Historical Facts (from the film studio's production notes): 

· From 1942 to 1944 Nazi Germany built the so-called Atlantic Wall in anticipation of an Allied invasion from Great Britain—an extensive system of coastal defense and fortifications along the coast of continental Europe and Scandinavia. Landmines were planted along great swathes of the West Coast of Denmark. There where more landmines per square meter on the Danish west coast than any other location along the entire European coast. 

Hitler was convinced that the Allied invasion would come via the Danish 

west coast since it is the shortest route to Berlin. 

· After the capitulation of Nazi Germany, the British liberation forces offered the Danish government the opportunity to enlist German POWs to defuse mines along the length of the Danish Western coastline. 

· The German POWs were neither educated nor equipped for this task and many belonged to the so-called Volkssturm, a national militia set up by Hitler towards the end of the war to conscript those not already serving for the German forces. Many were very young or old. The youngest were 13 years old. 

· To force German POWs to defuse mines was a violation of the 1929 Convention relating to the Treatment of Prisoners of War prior to the amendment to the Geneva Conventions of 1949. By calling the German POWs ‘voluntarily surrendered enemy personnel’ British and Danish commands bypassed the rules of the Convention. 

·The work began on Saturday, May 5,1945, and was completed on Thursday, October 1945. 

· According to historian Thomas Tram Pedersen, the exact number of the losses will never be known due to the chaos of the first months of peace. There are discrepancies between the Danish and German records. 

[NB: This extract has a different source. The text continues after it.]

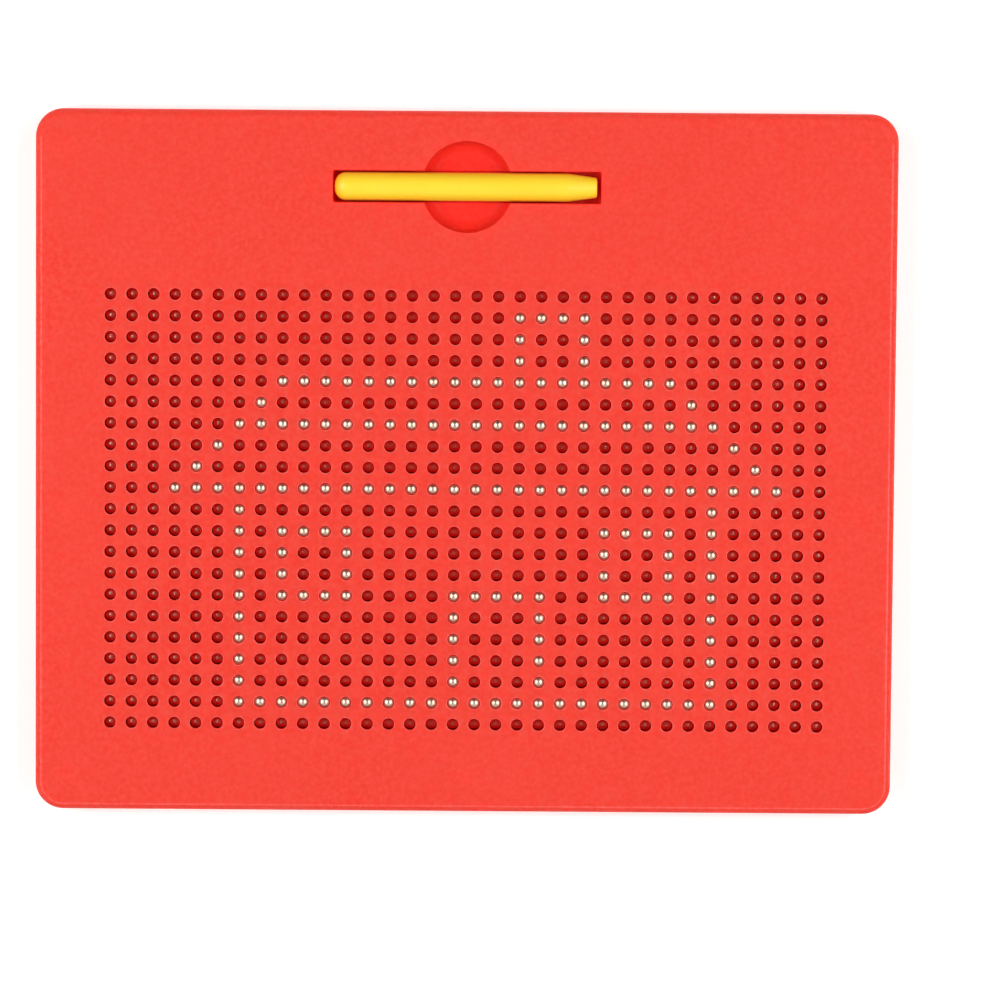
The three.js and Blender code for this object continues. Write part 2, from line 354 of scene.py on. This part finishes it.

· After the war more than 2,000 German POW’s were forced to remove over 1.5 million landmines from the west coast of Denmark. 

· The relationship between the German POWs and the local population was poor—the prize for five years of occupation under Nazi rule. There was no proper accommodation provided and food was constantly scarce. 

· In 64 countries around the world, there are an estimated 110 million undetonated landmines still lodged in the ground. 

· Since 1975, landmines have killed or maimed more than one million people. 

· On average, 20 people die every day due to landmine blasts. 

· Even with training, mine disposal experts expect that for every 5,000 mines cleared, one worker will be killed and two workers will be injured by accidental explosions. 

· The only way to deactivate a landmine is by individual removal at a cost of $300—1,000 per mine according to the United Nations.